Problem.
Reproduce the entire listing word for word.

Supplied data.
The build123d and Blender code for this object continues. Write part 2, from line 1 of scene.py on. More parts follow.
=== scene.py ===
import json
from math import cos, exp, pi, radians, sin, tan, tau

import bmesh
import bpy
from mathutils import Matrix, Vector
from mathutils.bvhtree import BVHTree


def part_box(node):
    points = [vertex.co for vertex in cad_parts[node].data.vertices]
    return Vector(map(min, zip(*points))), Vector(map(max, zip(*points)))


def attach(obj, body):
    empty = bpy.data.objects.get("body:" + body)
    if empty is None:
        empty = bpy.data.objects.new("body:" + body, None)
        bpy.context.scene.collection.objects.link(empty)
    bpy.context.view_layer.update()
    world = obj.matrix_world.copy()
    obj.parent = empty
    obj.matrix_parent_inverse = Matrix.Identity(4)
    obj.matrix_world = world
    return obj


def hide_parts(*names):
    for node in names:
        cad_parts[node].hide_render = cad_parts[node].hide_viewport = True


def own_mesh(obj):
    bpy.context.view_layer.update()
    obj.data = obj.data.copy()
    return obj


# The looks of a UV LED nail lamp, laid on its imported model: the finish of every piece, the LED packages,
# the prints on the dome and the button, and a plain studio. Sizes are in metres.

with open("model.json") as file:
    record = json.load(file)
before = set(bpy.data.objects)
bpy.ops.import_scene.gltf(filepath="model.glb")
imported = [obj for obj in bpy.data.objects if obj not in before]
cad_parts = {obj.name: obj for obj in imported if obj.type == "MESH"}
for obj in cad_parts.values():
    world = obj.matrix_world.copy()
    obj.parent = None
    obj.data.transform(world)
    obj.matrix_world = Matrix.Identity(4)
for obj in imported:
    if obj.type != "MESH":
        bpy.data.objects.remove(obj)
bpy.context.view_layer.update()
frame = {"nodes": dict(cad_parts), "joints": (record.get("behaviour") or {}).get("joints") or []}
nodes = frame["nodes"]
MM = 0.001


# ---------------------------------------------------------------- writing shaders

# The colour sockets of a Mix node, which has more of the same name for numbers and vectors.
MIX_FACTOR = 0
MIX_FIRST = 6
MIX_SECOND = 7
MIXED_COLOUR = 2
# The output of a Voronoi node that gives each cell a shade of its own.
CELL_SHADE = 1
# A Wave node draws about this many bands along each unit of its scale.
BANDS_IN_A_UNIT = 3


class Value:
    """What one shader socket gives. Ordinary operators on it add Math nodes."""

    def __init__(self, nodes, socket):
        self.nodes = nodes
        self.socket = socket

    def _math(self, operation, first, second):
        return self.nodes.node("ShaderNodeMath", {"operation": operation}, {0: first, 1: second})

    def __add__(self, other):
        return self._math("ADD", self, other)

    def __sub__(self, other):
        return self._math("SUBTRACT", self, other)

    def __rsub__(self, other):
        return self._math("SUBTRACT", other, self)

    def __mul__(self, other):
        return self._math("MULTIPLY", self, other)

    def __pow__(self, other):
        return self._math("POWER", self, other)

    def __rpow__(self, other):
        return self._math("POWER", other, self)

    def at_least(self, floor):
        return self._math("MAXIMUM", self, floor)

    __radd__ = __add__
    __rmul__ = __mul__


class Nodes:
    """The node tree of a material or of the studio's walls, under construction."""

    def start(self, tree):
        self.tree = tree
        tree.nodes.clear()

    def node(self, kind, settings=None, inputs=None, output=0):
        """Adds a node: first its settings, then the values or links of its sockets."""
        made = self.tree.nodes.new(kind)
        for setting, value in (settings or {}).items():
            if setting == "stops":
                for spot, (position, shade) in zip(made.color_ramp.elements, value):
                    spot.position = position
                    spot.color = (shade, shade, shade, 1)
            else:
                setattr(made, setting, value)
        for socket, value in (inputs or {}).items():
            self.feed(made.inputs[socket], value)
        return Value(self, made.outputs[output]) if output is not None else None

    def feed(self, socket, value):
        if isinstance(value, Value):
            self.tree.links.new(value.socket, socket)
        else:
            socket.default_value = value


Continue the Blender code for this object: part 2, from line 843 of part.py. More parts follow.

The answer.
The build123d and Blender code for this object continues. Write part 2, from line 1 of scene.py on. More parts follow.
=== scene.py ===
import json
from math import cos, exp, pi, radians, sin, tan, tau

import bmesh
import bpy
from mathutils import Matrix, Vector
from mathutils.bvhtree import BVHTree


def part_box(node):
    points = [vertex.co for vertex in cad_parts[node].data.vertices]
    return Vector(map(min, zip(*points))), Vector(map(max, zip(*points)))


def attach(obj, body):
    empty = bpy.data.objects.get("body:" + body)
    if empty is None:
        empty = bpy.data.objects.new("body:" + body, None)
        bpy.context.scene.collection.objects.link(empty)
    bpy.context.view_layer.update()
    world = obj.matrix_world.copy()
    obj.parent = empty
    obj.matrix_parent_inverse = Matrix.Identity(4)
    obj.matrix_world = world
    return obj


def hide_parts(*names):
    for node in names:
        cad_parts[node].hide_render = cad_parts[node].hide_viewport = True


def own_mesh(obj):
    bpy.context.view_layer.update()
    obj.data = obj.data.copy()
    return obj


# The looks of a UV LED nail lamp, laid on its imported model: the finish of every piece, the LED packages,
# the prints on the dome and the button, and a plain studio. Sizes are in metres.

with open("model.json") as file:
    record = json.load(file)
before = set(bpy.data.objects)
bpy.ops.import_scene.gltf(filepath="model.glb")
imported = [obj for obj in bpy.data.objects if obj not in before]
cad_parts = {obj.name: obj for obj in imported if obj.type == "MESH"}
for obj in cad_parts.values():
    world = obj.matrix_world.copy()
    obj.parent = None
    obj.data.transform(world)
    obj.matrix_world = Matrix.Identity(4)
for obj in imported:
    if obj.type != "MESH":
        bpy.data.objects.remove(obj)
bpy.context.view_layer.update()
frame = {"nodes": dict(cad_parts), "joints": (record.get("behaviour") or {}).get("joints") or []}
nodes = frame["nodes"]
MM = 0.001


# ---------------------------------------------------------------- writing shaders

# The colour sockets of a Mix node, which has more of the same name for numbers and vectors.
MIX_FACTOR = 0
MIX_FIRST = 6
MIX_SECOND = 7
MIXED_COLOUR = 2
# The output of a Voronoi node that gives each cell a shade of its own.
CELL_SHADE = 1
# A Wave node draws about this many bands along each unit of its scale.
BANDS_IN_A_UNIT = 3


class Value:
    """What one shader socket gives. Ordinary operators on it add Math nodes."""

    def __init__(self, nodes, socket):
        self.nodes = nodes
        self.socket = socket

    def _math(self, operation, first, second):
        return self.nodes.node("ShaderNodeMath", {"operation": operation}, {0: first, 1: second})

    def __add__(self, other):
        return self._math("ADD", self, other)

    def __sub__(self, other):
        return self._math("SUBTRACT", self, other)

    def __rsub__(self, other):
        return self._math("SUBTRACT", other, self)

    def __mul__(self, other):
        return self._math("MULTIPLY", self, other)

    def __pow__(self, other):
        return self._math("POWER", self, other)

    def __rpow__(self, other):
        return self._math("POWER", other, self)

    def at_least(self, floor):
        return self._math("MAXIMUM", self, floor)

    __radd__ = __add__
    __rmul__ = __mul__


class Nodes:
    """The node tree of a material or of the studio's walls, under construction."""

    def start(self, tree):
        self.tree = tree
        tree.nodes.clear()

    def node(self, kind, settings=None, inputs=None, output=0):
        """Adds a node: first its settings, then the values or links of its sockets."""
        made = self.tree.nodes.new(kind)
        for setting, value in (settings or {}).items():
            if setting == "stops":
                for spot, (position, shade) in zip(made.color_ramp.elements, value):
                    spot.position = position
                    spot.color = (shade, shade, shade, 1)
            else:
                setattr(made, setting, value)
        for socket, value in (inputs or {}).items():
            self.feed(made.inputs[socket], value)
        return Value(self, made.outputs[output]) if output is not None else None

    def feed(self, socket, value):
        if isinstance(value, Value):
            self.tree.links.new(value.socket, socket)
        else:
            socket.default_value = value


Continue the Blender code for this object: part 2, from line 843 of part.py. More parts follow.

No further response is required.